We can then use something like the Strangler Fig pattern around that seam, ensuring that all use of that code transitions through our Strangler Fig code. Our new code just acting as a middleman between the caller and the code in question. Once in place, our first action is to simply record how often the code is really used. This can simply log to a file or a database when calls are made. This helps us provide evidence that that piece of code under question really isn't used.
Then after a period of time, if the evidence shows that it isn't used, we can use our Strangler Fig code to stop calling the code in question. I'd also advise getting the Strangler Fig code to raise some form of alert should it actually be called. This then allows us to quickly react to the chance that we miss something in an analysis. Once the Strangler Fig code is dead-ending all the calls to the code in question, and maybe after a reasonable validation period, that code in question can be deleted.
Using this approach greatly limits risk by having multiple checkpoints in place to validate if the code is used. And of course, the ultimate ability to revert the removal by going back to the source control.
In this episode, I wanted to introduce some practical approaches for evolving your legacy software out of its legacy state.

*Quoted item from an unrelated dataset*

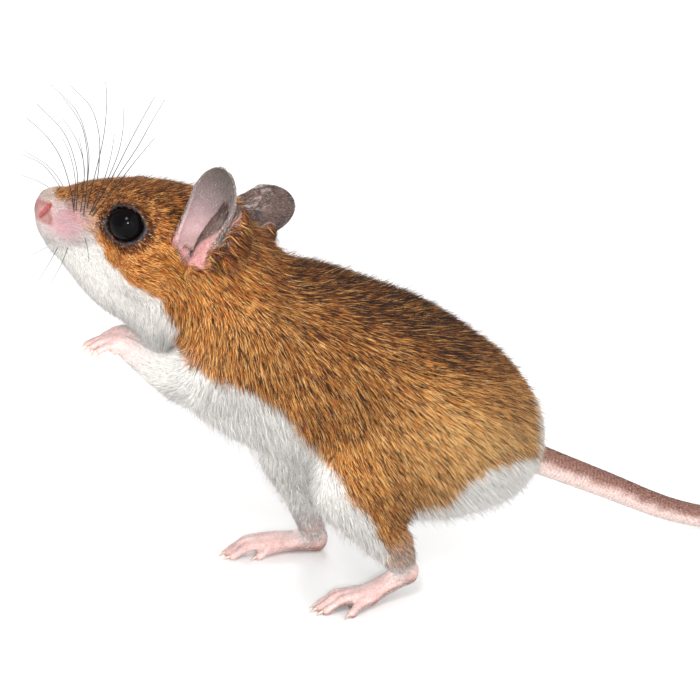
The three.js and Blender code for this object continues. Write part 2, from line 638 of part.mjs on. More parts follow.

While there are a number of approaches available, I really like to focus on limiting the risk of any changes we make. And we limit those risks by following the same modern software development practices that I've advocated throughout the entirety of The Better ROI from Software Development podcast series:
You may be thinking "this seems like a lot of work to fix a legacy system, surely we will be better off replacing it?".
To this, I would ask the question - if these standard modern development practices are not part of your standard development, then how do you think you're going to be able to build a viable replacement?
Without having the sound software development engineering principles baked into the team, then you'll simply be repeating the same mistakes.